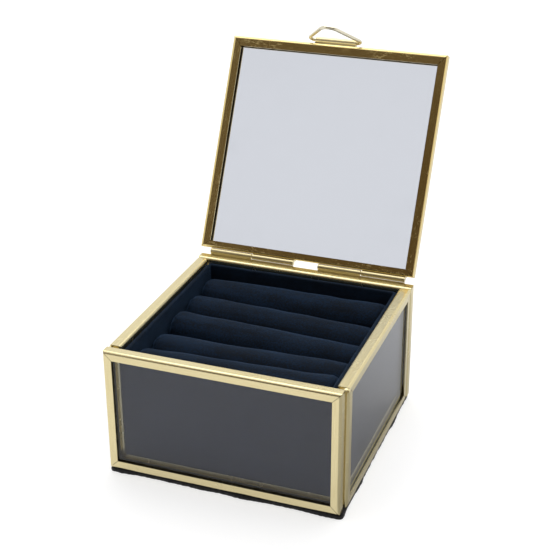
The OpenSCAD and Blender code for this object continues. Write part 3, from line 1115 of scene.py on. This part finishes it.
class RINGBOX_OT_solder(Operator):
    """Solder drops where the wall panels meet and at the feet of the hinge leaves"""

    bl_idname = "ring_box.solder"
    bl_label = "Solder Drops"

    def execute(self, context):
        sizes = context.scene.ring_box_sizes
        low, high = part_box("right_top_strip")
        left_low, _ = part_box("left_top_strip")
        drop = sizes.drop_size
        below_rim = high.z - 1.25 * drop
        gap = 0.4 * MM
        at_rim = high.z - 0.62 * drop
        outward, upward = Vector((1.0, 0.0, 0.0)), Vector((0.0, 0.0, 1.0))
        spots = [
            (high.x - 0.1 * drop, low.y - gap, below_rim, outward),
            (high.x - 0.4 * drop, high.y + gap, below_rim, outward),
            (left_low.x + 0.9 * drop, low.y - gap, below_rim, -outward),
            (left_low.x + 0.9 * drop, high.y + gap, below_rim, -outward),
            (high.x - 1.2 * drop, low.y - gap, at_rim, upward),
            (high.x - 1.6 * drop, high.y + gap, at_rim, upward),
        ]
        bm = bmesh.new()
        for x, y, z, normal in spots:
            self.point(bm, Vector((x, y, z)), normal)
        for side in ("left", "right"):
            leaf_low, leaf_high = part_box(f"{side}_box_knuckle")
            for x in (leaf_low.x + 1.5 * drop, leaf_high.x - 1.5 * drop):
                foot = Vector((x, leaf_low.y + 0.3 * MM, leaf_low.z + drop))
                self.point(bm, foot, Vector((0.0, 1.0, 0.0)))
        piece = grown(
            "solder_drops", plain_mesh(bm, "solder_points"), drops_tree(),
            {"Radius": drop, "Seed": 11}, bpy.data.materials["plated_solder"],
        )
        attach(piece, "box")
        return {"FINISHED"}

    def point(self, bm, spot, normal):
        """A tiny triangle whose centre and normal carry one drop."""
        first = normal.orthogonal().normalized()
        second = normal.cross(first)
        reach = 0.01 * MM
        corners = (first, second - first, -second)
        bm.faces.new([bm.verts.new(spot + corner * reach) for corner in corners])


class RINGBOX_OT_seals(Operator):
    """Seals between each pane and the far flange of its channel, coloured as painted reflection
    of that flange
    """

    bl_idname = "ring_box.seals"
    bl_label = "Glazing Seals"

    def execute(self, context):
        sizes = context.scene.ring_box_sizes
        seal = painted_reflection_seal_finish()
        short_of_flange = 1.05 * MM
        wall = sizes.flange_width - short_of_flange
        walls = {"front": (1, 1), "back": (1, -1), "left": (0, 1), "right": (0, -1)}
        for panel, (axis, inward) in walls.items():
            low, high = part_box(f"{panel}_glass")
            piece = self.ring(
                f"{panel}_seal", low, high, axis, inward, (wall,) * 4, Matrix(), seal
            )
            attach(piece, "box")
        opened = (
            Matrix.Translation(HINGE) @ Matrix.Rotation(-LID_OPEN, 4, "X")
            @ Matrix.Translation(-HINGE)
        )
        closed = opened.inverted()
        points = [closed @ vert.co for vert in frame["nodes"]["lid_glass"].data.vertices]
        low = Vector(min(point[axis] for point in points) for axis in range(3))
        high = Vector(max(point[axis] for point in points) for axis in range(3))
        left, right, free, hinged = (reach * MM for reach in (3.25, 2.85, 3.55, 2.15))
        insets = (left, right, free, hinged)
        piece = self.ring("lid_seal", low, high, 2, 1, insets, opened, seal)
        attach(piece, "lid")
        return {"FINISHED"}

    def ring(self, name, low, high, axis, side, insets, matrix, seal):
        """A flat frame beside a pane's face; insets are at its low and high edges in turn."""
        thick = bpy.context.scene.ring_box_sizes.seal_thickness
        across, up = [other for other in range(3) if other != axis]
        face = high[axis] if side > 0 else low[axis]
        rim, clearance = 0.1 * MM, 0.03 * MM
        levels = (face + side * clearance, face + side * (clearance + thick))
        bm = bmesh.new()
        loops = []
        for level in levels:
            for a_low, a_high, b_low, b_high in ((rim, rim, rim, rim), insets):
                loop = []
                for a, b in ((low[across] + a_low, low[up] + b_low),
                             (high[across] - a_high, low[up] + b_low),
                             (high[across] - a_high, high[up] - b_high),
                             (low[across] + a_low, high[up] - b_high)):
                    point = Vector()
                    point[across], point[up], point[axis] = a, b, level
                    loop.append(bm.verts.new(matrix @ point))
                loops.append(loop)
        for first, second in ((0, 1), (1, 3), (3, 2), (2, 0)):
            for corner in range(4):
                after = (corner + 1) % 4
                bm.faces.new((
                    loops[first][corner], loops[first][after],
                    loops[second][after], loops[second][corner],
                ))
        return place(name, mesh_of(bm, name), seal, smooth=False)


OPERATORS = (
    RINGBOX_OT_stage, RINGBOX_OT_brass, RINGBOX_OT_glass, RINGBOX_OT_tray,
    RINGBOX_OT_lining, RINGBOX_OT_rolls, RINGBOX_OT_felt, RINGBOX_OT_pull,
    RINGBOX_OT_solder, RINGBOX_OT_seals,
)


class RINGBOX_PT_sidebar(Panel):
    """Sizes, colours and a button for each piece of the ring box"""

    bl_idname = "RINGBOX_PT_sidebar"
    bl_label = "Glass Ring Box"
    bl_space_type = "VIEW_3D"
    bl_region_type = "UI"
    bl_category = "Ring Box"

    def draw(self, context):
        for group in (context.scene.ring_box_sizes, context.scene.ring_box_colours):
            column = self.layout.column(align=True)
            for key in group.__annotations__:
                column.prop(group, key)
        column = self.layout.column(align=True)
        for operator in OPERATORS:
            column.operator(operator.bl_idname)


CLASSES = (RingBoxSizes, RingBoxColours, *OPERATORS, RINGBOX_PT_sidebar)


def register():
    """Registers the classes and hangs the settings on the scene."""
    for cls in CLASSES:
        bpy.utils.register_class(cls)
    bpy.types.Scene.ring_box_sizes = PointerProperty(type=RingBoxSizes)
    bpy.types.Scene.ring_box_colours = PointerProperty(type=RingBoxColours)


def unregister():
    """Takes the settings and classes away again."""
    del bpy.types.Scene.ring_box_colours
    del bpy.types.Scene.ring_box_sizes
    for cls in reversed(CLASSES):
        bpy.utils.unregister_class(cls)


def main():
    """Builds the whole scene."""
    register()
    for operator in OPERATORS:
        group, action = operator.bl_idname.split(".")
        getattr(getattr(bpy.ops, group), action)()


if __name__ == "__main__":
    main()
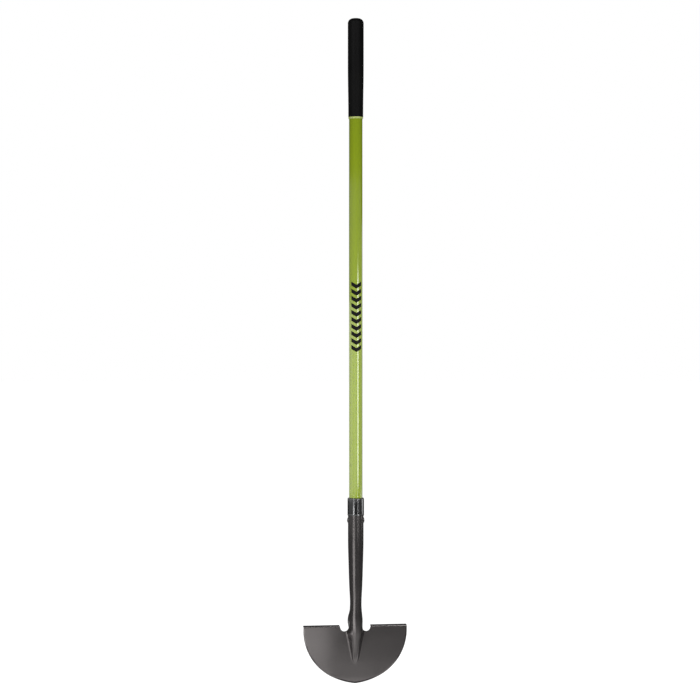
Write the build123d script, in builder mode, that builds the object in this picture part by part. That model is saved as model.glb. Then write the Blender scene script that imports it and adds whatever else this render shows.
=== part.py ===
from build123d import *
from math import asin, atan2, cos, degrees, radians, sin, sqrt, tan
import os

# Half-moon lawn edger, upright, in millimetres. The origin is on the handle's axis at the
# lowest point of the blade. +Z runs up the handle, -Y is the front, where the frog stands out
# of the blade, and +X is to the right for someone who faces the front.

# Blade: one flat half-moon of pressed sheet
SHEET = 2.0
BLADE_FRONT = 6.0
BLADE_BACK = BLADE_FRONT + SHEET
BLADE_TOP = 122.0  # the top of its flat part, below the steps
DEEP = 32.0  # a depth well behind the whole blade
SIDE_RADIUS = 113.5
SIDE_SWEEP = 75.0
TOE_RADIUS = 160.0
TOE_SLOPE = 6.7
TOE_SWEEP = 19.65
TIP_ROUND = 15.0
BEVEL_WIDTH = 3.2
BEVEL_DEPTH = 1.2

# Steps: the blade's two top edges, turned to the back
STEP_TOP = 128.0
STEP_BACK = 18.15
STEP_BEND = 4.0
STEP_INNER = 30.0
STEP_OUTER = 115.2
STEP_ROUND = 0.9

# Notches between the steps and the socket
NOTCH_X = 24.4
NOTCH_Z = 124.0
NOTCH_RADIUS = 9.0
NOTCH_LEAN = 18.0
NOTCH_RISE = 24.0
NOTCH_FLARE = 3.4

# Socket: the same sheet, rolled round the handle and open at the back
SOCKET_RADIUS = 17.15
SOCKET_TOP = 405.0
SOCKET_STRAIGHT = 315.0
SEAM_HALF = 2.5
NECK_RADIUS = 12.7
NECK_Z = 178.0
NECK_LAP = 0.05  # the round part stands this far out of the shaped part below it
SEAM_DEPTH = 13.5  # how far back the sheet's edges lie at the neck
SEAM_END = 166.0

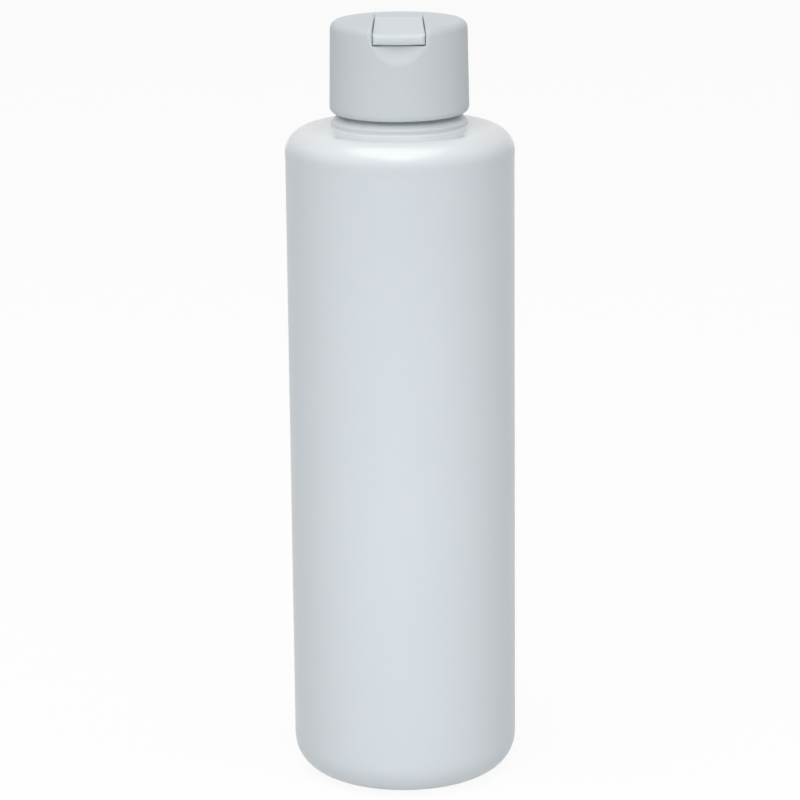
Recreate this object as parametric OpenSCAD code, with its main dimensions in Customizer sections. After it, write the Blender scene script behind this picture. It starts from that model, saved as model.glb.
•••••
What to work on: Above are several records. Count the lines among them that contain "this" and give only the total.

Final answer: 4